Your answer should consist only of the lines below from the one with "Model this object" through the one with "0.12, end: 1.05", copied exactly.

--- START OF RECORDS ---

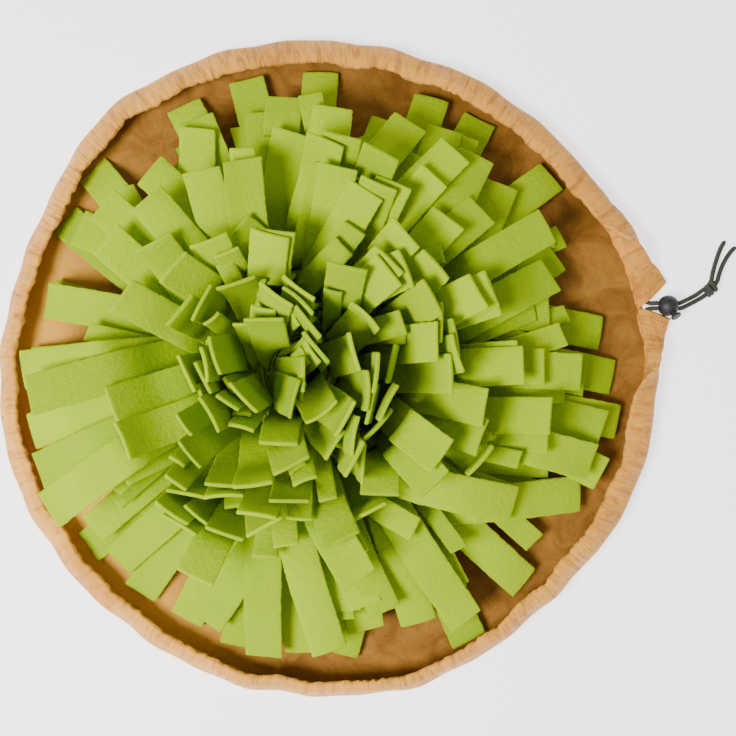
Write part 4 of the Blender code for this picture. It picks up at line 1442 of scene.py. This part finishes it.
def lay_filler(space, foot, bearing, heading, length, width, slopes):
    """Rows of a narrow strip that finds its way up between those already laid, or None."""
    centre = foot
    rows = []
    ahead = unit(heading)
    turn = wrap(heading - bearing, 90.0)
    last_slope = 85.0
    for k, twist in enumerate(TWIST_AT):
        side = unit(bearing + 90.0 + turn * twist)
        across = np.array((side.x, side.y, 0.0)) * width / 2
        if k == 0:
            rows.append([centre - across, centre + across])
            continue
        run = (ROW_AT[k] - ROW_AT[k - 1]) * length
        for change in FILL_SLOPES:
            slope = slopes[k - 1] + change
            if abs(slope - last_slope) > 46.0 and k > 1 or slope > 100.0:
                continue
            tip = next_tip(centre, ahead, run, slope)
            row = [tip - across, tip + across]
            if space.free(samples(rows[-1], row)):
                break
        else:
            return None
        rows.append(row)
        centre = tip
        last_slope = slope
    return rows


def fill_pile(ring_strips, dice):
    """Narrower strips wherever the laid ones leave room, most upright near the crown."""
    space = Space()
    for strips in ring_strips:
        for _, _, rows in strips:
            space.add(rows)
    queue = []
    for ring in range(-1, RING_COUNT - 1):
        focus = CROWN.lerp(OUTER_CENTRE, (max(0, ring) / (RING_COUNT - 1)) ** 1.6)
        count = int(2 * math.pi * ring_radius(ring) / FILL_PITCH)
        for k in range(count):
            foot = wall_point(ring, (k + dice.uniform(-0.4, 0.4)) * 360.0 / count,
                              WALL_TOP + FILL_FOOT)
            away = Vector((foot[0], foot[1])) - focus
            heading = bearing_of(away) + dice.gauss(0.0, FILL_SWING)
            queue.append((away.length, ring, foot, heading,
                          STRIP_LENGTH - dice.uniform(0, FILL_SHORTER)))
    queue.sort(key=lambda strip: strip[0])
    for away, ring, foot, heading, length in queue:
        spread = away / ring_radius(RING_COUNT - 1) - 0.15 + dice.uniform(-0.1, 0.1)
        slopes = slopes_at(min(1.0, max(0.0, spread)))
        tries = [(width, share, turn * swing) for width, share, swing in FILL_TRIES
                 for turn in (0, 1, -1, 2, -2, 3.5)]
        for width, share, turn in tries:
            rows = lay_filler(space, foot, heading + turn, heading + turn * 0.5, length * share,
                              width, slopes)
            if rows and inside_rim(rows):
                space.add(rows)
                foot_row = [point - (0.0, 0.0, FILL_FOOT + 2.0) for point in rows[0]]
                ring_strips[max(0, ring)].append((heading, 0.0, [foot_row] + rows))
                break


def drawn_out(rows):
    """A strip at the edge, with its tip drawn out to its own place where the rim leaves room."""
    tip = np.mean(rows[-1], axis=0)
    for tip_x, tip_y, heading in EDGE_STRIPS:
        ahead = unit(heading)
        more = Vector((tip_x - tip[0], tip_y - tip[1]))
        along = more.dot(ahead)
        if not 1.0 < along < 30.0 or abs(more.cross(ahead)) > 0.5:
            continue
        for share in (1.0, 0.75, 0.5, 0.25):
            out = min(along, LONGEST_DRAW) * share
            step = np.array((ahead.x * out, ahead.y * out, -0.1 * out))
            last = [np.maximum(point + step, (-1e9, -1e9, 4.4)) for point in rows[-1]]
            if inside_rim([last]):
                return rows[:-1] + [last]
    return rows


def make_fleece_ring(ring, strips, material, dice):
    """One ring of fleece: its band sewn to the base, and the strips cut in it."""
    points, faces = wall_points(ring)
    blocks = [points]
    # Painted shade: the band, deep under the pile, takes a fixed tone near the dark end of the
    # strips' tones
    tones = [np.full(len(points), 0.2)]
    first = len(points)
    around = len(STRIP_SECTION)
    for bearing, half, rows in sorted(strips, key=lambda strip: strip[0]):
        grid = strip_points(drawn_out(rows), dice)
        tone = dice.uniform(0.0, 1.0)
        blocks.append(grid.reshape(-1, 3))
        tones.append(np.full(len(grid) * around, tone))
        faces += capped_faces(len(grid), around, first)
        first += len(grid) * around
    return make_piece("fleece_ring_%02d" % (ring + 1), np.concatenate(blocks), faces, material,
                      tone=np.concatenate(tones))


def make_fleece(material):
    dice = random.Random(SEED)
    heights = Heights()
    add_walls(heights)
    ring_strips = [[] for _ in range(RING_COUNT)]
    lay_edge_strips(heights, ring_strips, dice)
    for _ in range(PILE_PASSES):
        lay_pile_strips(heights, ring_strips, dice)
    looks = random.Random(LOOK_SEED)
    fill_pile(ring_strips, looks)
    return [make_fleece_ring(ring, strips, material, looks)
            for ring, strips in enumerate(ring_strips)]


# The whole scene

def dress(piece, slot, *nodes, body="root"):
    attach(piece, body)
    if nodes:
        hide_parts(*nodes)


def main():
    make_camera()
    cord = cord_material()
    routes = free_cord_routes()
    knot = make_knot_wraps(cord)
    dress(knot, "cord", "cord_knot")
    for side, companions in (("upper", [knot]), ("lower", [])):
        route = routes[side]
        piece = braided_tube(side + "_cord", route, CORD_RADIUS, cord)
        dress(piece, "cord", "cord_%s_lead" % side, "cord_%s_tail" % side)
    drawn = braided_tube("drawstring_braid", drawstring_route(), CORD_RADIUS, cord)
    dress(drawn, "cord", "drawstring")

    shell, plunger = make_lock_pieces(lock_material())
    dress(shell, "lock", "lock_body")
    dress(plunger, "lock", "lock_button", body="button")

    fleece = make_fleece(fleece_material())
    for ring, piece in enumerate(fleece):
        dress(piece, "fleece", "fleece_band_%02d" % (ring + 1))

    base = make_base_cloth(panel_material())
    dress(base, "panel", "base_panel")

    rim = make_rim_cloth(casing_material("woven_casing", CASING_LIGHT, CASING_DEEP))
    welt = make_seam_welt(casing_material("woven_welt", WELT_LIGHT, CASING_DEEP))
    hems = make_stitches("hem_stitches", hem_lines(), thread_material())
    dress(rim, "casing", "rim_casing")
    dress(welt, "casing")
    dress(hems, "casing")

    make_floor(floor_material())
    make_light()


SHIFT = outline_shift()
main()
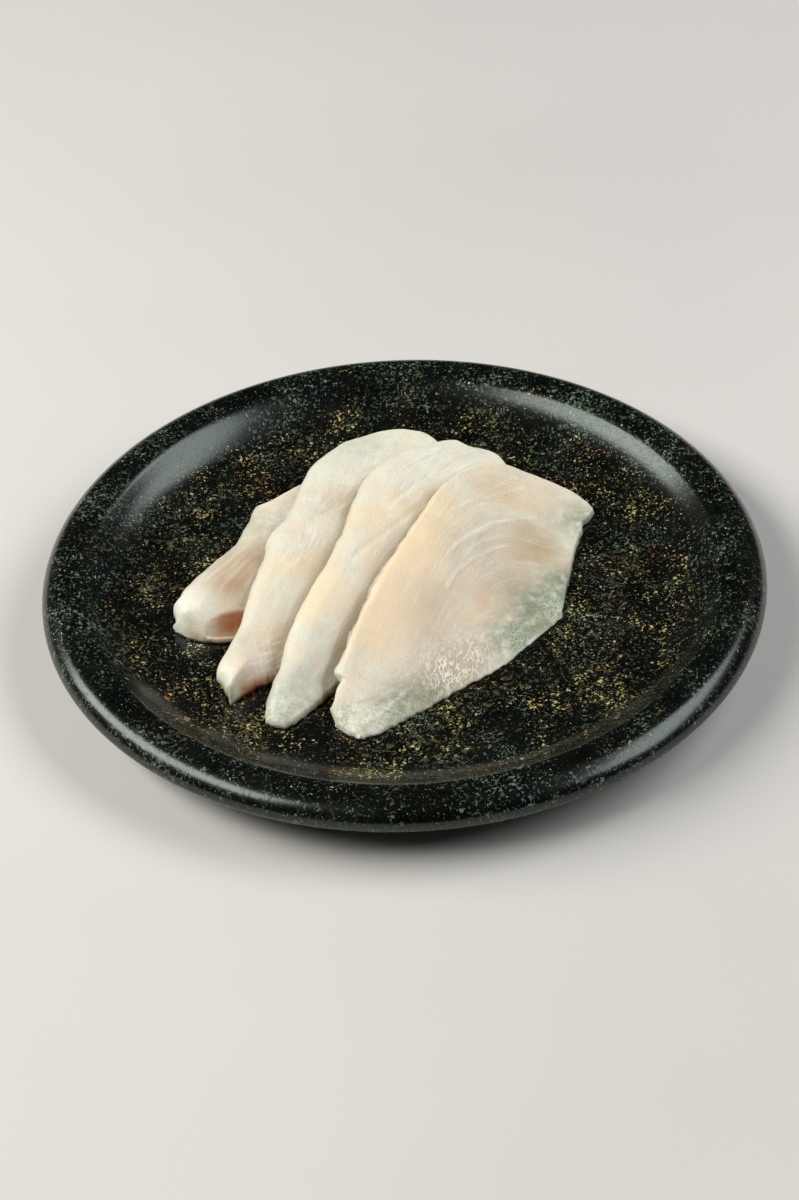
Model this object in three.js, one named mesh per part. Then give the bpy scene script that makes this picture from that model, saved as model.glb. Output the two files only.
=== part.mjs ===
// A turned stone plate with four overlapping slices of raw white fish.
//
// Millimetres, +Z up. The origin is the centre of the plate's flat underside; -Y is the
// diner's side. The plate is a solid of revolution. Each slice is a soft sheet, cut to its own
// outline, that lies on the dish floor and on the slices put down before it.

import * as THREE from "three";

// ---------------------------------------------------------------- driving dimensions

const PLATE = {
  radius: 75, // outermost point of the rounded edge
  height: 14, // crest of the rim above the table
  floorHeight: 7.5, // top of the dish floor above the table
  shoulderRadius: 5, // upper part of the round outer edge
  shoulderTurn: 60, // degrees, how far the shoulder turns down
  edgeRadius: 2.5, // lower part of the round outer edge
  crownWidth: 3.3, // gently sloping part of the rim, from the crest inwards
  crownSlope: 12, // degrees, where the crown meets the inner lip
  lipRadius: 4, // round inner lip
  wallSlope: 42, // degrees, steepest part of the dish wall
  filletRadius: 16, // dish wall into dish floor
  undercut: 60, // degrees, how far the round edge turns under
  footRadius: 58, // flat base
  footRound: 2, // base edge
  segments: 72,
};

const LAYING = {
  gap: 0.3, // air left between touching pieces
  cell: 1, // spacing of the height grid
  reach: 56, // half the side of the height grid
  load: 0.018, // how firmly a slice sags, mm of drop per relaxation step
  steps: 1200, // relaxation steps
  softening: 40, // averaging steps that keep the upper face smooth over lumps below
};

// A slice thins from its left side towards its right side over this stretch of its width.
const THINNING = { start: 0.12, end: 1.05 };

// The sloping front edge: share of the thickness in its blunt outermost part, how far that
// reaches inwards, and how soft the turn into the full thickness is.
const FRONT = { blunt: 0.18, bluntDepth: 0.8, knee: 0.4 };

const MESH = { along: 41, across: 15, edgeCrowding: 0.55 };

const FISH = new THREE.MeshStandardMaterial({
  name: "fish_flesh",
  color: 0xe9dcc4,
  roughness: 0.45,
  metalness: 0,
});
const STONE = new THREE.MeshStandardMaterial({
  name: "polished_stone",
  color: 0x1c211b,
  roughness: 0.2,
  metalness: 0,
});

// Outlines are seen from above. left and right run from the front end to the back end,
// front and back run from left to right, and neighbouring sides share their corner.
// thick: [front left, back left, right side]. curl: how far the left edge curls up off what
// it lies on. round: how far in the left, right and back edges are rounded. slope: how far
// in the front edge slopes, at its left end and further right, and the shares of the width
// between which it widens from the first value to the second. swell: a broad low rise of the
// upper face, which fades out over the outermost millimetres.
const SLICES = [
  {
    name: "slice_1",
    left: [[-46.5, -13], [-47.5, -6.5], [-44.5, -0.5], [-40, 6], [-35.5, 12.5], [-31, 26]],
    front: [[-46.5, -13], [-43.5, -15], [-37, -16.5], [-18, -13], [-10, -4]],
    right: [[-10, -4], [-5, 10], [-2, 22], [-3, 33]],
    back: [[-31, 26], [-27.5, 27.5], [-20, 34], [-12, 36], [-3, 33]],
    thick: [6.5, 3, 1.4],
    curl: 1.3,
    round: { left: 6, right: 1.5, back: 1.2 },
    slope: { narrow: 2, wide: 7, from: 0, to: 0.3 },
    // The folded front end gapes under an arch. from, to and cheek are measured along the
    // front edge, lipEnd, hollowStart and depth inwards from it, lip and hollow are
    // thicknesses, and wall is the share of the depth where the wall under the arch starts.
    gape: { from: 7, to: 27, cheek: 6, lip: 1.5, hollow: 1.1, lipEnd: 0.6, hollowStart: 1.5,
      wall: 0.35, depth: 4.5 },
  },
  {
    name: "slice_2",
    left: [[-35.5, -35.5], [-37, -32], [-38.5, -28.5], [-37, -24.5], [-34, -17.5],
      [-32, -10.5], [-29, 1], [-28, 8.5], [-24.5, 15.5], [-19.5, 34], [-13, 45]],
    front: [[-35.5, -35.5], [-31.5, -32], [-28, -30], [-12, -22], [3, -8]],
    right: [[3, -8], [9, 8], [14, 22], [15, 34]],
    back: [[-13, 45], [-6.5, 48.5], [-2, 50.5], [3.5, 51], [9, 47.5], [15, 34]],
    thick: [5.8, 3.6, 1.2],
    curl: 1.3,
    round: { left: 6, right: 1.5, back: 1.4 },
    slope: { narrow: 0.8, wide: 7, from: 0, to: 0.3 },
  },
  {
    name: "slice_3",
    left: [[-28.5, -41.5], [-28.5, -37.5], [-25, -28.5], [-24, -24.5], [-21, -16.5], [-17, -8],
      [-12.5, 5.5], [-9, 20.5], [-5.5, 29], [0.5, 36], [8.5, 40.5]],
    front: [[-28.5, -41.5], [-24.5, -43], [-18, -37], [-15, -33.5], [0, -18], [17, -6]],
    right: [[17, -6], [23, 6], [27, 16], [28, 24]],
    back: [[8.5, 40.5], [13.5, 42], [16.5, 40.5], [23, 39], [28, 24]],
    thick: [5.8, 3.8, 1.2],
    curl: 1.5,
    round: { left: 6, right: 1.5, back: 1.4 },
    slope: { narrow: 10, wide: 14, from: 0, to: 0.25 },
  },
  {
    name: "slice_4",
    left: [[-14.5, -44], [-15.5, -40.5], [-14.5, -37], [-13.5, -35], [-14.5, -33.5],
      [-13, -30], [-8.5, -19], [1, 2.5], [8.5, 20], [15.5, 28]],
    front: [[-14.5, -44], [-10, -47], [-3, -44], [9, -35], [18, -28.5], [27, -19],
      [32, -13.5]],
    right: [[32, -13.5], [33, -8], [37, 10], [41.5, 20.5]],
    back: [[15.5, 28], [22.5, 31], [28, 30], [33.5, 28.5], [39, 25], [41.5, 20.5]],
    thick: [3.8, 3.4, 1.3],
    curl: 1.6,
    round: { left: 3.5, right: 1.2, back: 1.2 },
    slope: { narrow: 6, wide: 11, from: 0, to: 0.4 },
    swell: { x: 10, y: -5, radius: 14, height: 2.2, fade: 3 },
  },
];

// ---------------------------------------------------------------- small helpers

const radians = THREE.MathUtils.degToRad;
const lerp = THREE.MathUtils.lerp;
const smoothstep = THREE.MathUtils.smoothstep;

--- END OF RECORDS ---

• _TASK OUTPUT_
Model this object in three.js, one named mesh per part. Then give the bpy scene script that makes this picture from that model, saved as model.glb. Output the two files only.
=== part.mjs ===
// A turned stone plate with four overlapping slices of raw white fish.
//
// Millimetres, +Z up. The origin is the centre of the plate's flat underside; -Y is the
// diner's side. The plate is a solid of revolution. Each slice is a soft sheet, cut to its own
// outline, that lies on the dish floor and on the slices put down before it.

import * as THREE from "three";

// ---------------------------------------------------------------- driving dimensions

const PLATE = {
  radius: 75, // outermost point of the rounded edge
  height: 14, // crest of the rim above the table
  floorHeight: 7.5, // top of the dish floor above the table
  shoulderRadius: 5, // upper part of the round outer edge
  shoulderTurn: 60, // degrees, how far the shoulder turns down
  edgeRadius: 2.5, // lower part of the round outer edge
  crownWidth: 3.3, // gently sloping part of the rim, from the crest inwards
  crownSlope: 12, // degrees, where the crown meets the inner lip
  lipRadius: 4, // round inner lip
  wallSlope: 42, // degrees, steepest part of the dish wall
  filletRadius: 16, // dish wall into dish floor
  undercut: 60, // degrees, how far the round edge turns under
  footRadius: 58, // flat base
  footRound: 2, // base edge
  segments: 72,
};

const LAYING = {
  gap: 0.3, // air left between touching pieces
  cell: 1, // spacing of the height grid
  reach: 56, // half the side of the height grid
  load: 0.018, // how firmly a slice sags, mm of drop per relaxation step
  steps: 1200, // relaxation steps
  softening: 40, // averaging steps that keep the upper face smooth over lumps below
};

// A slice thins from its left side towards its right side over this stretch of its width.
const THINNING = { start: 0.12, end: 1.05 };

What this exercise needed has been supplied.